- _Provided material_
= = = = = = =

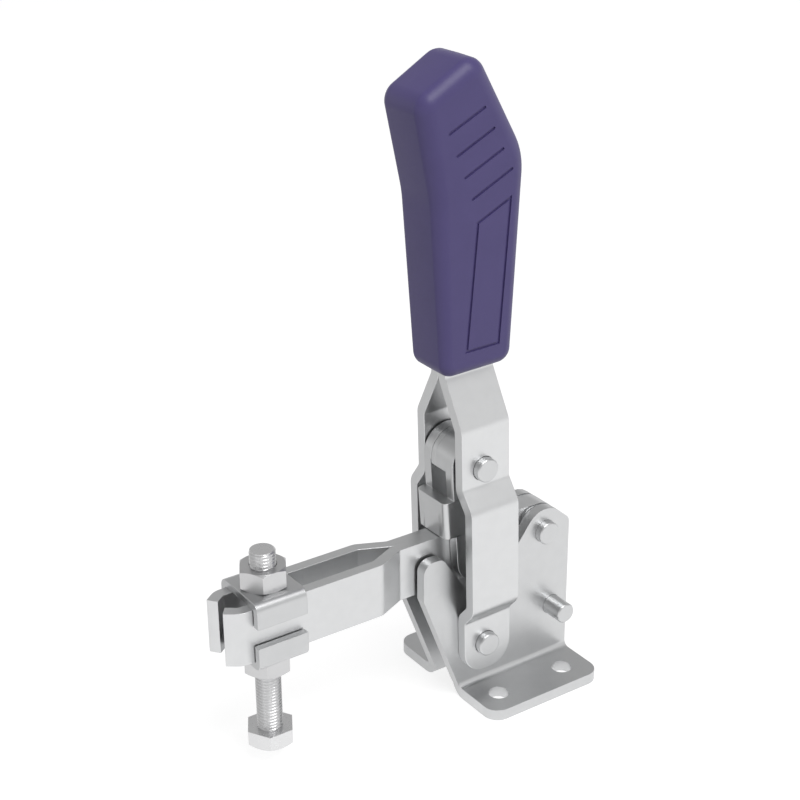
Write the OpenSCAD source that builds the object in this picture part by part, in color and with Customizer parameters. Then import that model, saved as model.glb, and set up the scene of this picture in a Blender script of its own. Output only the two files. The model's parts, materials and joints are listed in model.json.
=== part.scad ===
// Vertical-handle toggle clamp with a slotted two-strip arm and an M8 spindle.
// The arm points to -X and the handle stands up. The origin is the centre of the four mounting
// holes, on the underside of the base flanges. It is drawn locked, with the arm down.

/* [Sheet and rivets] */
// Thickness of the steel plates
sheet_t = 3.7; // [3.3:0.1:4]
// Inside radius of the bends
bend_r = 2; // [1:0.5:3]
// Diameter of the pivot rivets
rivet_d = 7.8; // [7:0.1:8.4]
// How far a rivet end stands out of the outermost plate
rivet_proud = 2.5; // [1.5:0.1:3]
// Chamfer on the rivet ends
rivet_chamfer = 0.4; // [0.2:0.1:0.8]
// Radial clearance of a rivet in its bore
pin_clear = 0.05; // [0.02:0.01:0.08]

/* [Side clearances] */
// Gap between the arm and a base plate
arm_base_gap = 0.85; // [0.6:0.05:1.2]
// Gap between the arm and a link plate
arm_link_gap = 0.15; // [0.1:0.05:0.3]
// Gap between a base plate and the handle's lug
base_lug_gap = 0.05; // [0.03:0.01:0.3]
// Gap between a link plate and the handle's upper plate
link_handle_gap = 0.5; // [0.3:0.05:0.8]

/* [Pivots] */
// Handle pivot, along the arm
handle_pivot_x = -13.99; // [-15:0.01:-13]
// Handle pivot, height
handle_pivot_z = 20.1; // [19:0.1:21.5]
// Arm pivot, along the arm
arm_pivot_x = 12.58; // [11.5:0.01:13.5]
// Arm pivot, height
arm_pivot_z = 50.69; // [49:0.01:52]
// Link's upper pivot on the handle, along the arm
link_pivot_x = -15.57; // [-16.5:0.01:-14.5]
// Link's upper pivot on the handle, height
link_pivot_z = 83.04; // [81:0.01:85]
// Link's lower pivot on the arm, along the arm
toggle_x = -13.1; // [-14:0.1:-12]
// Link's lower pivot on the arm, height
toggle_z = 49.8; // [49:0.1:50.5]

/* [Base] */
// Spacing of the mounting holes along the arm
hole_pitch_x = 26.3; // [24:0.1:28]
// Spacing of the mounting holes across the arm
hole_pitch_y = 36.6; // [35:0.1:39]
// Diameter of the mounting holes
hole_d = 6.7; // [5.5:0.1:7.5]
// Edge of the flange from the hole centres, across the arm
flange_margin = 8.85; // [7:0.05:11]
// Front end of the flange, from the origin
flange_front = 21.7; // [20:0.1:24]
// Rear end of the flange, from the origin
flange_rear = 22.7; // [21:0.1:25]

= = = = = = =

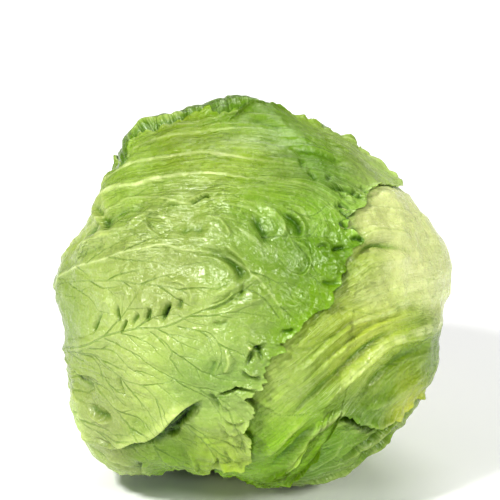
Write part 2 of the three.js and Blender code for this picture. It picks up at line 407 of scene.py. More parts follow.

= = = = = = =

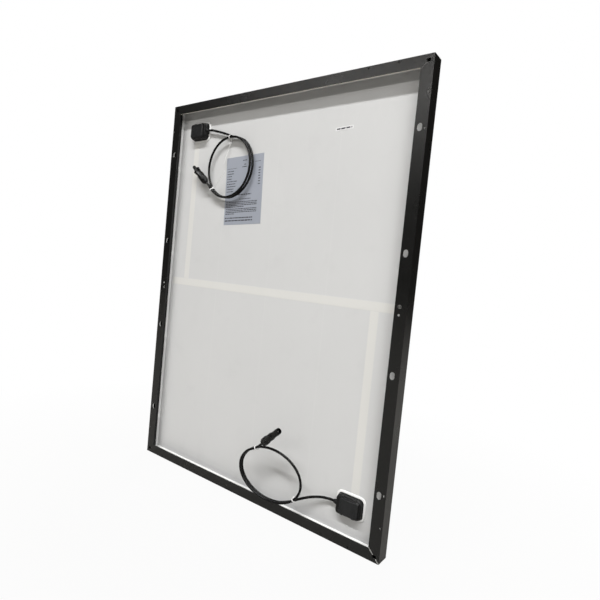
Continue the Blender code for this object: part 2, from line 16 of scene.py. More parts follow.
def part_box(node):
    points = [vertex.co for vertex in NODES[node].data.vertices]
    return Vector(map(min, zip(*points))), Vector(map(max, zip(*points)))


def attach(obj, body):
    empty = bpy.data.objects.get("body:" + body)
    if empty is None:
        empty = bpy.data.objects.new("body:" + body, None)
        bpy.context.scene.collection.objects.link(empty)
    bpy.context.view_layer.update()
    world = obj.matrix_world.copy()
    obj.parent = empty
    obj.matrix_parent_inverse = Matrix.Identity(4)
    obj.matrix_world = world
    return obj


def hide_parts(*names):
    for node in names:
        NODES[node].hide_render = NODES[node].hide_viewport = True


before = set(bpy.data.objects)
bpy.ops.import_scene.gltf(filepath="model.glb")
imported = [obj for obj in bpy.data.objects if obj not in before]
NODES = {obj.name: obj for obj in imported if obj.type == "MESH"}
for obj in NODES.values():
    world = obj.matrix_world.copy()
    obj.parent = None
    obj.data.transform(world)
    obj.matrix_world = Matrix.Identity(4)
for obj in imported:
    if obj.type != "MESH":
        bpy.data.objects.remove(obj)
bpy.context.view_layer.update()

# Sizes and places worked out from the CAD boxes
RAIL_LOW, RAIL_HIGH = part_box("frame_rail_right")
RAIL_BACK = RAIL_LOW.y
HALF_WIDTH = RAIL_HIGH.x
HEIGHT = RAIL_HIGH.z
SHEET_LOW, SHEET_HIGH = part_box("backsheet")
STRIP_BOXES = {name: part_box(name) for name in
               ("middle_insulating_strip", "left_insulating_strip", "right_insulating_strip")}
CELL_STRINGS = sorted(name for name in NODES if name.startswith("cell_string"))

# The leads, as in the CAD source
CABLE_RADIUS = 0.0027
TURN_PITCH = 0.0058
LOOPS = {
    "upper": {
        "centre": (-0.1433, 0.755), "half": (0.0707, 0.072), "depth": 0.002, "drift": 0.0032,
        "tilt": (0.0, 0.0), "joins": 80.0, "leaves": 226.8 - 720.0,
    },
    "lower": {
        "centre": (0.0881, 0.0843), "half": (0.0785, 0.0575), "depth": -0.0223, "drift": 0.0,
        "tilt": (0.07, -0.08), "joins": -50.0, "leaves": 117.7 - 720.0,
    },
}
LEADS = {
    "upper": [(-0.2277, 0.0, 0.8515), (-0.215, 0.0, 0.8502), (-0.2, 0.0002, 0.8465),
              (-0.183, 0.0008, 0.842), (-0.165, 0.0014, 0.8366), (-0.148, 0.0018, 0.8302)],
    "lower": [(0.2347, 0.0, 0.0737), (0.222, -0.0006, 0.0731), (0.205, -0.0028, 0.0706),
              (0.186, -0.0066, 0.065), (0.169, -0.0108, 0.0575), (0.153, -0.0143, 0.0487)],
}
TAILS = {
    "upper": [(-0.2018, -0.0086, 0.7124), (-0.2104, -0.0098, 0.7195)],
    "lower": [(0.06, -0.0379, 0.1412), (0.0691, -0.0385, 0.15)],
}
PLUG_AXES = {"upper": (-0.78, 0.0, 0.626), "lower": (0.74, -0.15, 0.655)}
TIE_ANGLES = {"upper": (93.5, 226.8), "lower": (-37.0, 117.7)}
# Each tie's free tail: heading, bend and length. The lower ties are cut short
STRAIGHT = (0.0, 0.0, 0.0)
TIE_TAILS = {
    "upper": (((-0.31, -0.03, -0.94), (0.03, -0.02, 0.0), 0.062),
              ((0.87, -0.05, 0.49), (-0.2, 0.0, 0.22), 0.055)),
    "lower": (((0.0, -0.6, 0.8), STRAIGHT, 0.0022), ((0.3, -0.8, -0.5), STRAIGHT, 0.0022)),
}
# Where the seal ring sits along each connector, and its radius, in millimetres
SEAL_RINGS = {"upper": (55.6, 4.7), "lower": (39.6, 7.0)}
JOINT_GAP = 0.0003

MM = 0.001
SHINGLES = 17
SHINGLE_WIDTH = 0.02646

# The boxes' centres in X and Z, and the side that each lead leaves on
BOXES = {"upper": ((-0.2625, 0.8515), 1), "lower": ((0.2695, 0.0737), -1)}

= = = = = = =

- _Aim_
From the records above, print exactly the lines that run from the line with "Write the OpenSCAD" to the line with "the arm down.", inclusive.

- _Exercise answer_
Write the OpenSCAD source that builds the object in this picture part by part, in color and with Customizer parameters. Then import that model, saved as model.glb, and set up the scene of this picture in a Blender script of its own. Output only the two files. The model's parts, materials and joints are listed in model.json.
=== part.scad ===
// Vertical-handle toggle clamp with a slotted two-strip arm and an M8 spindle.
// The arm points to -X and the handle stands up. The origin is the centre of the four mounting
// holes, on the underside of the base flanges. It is drawn locked, with the arm down.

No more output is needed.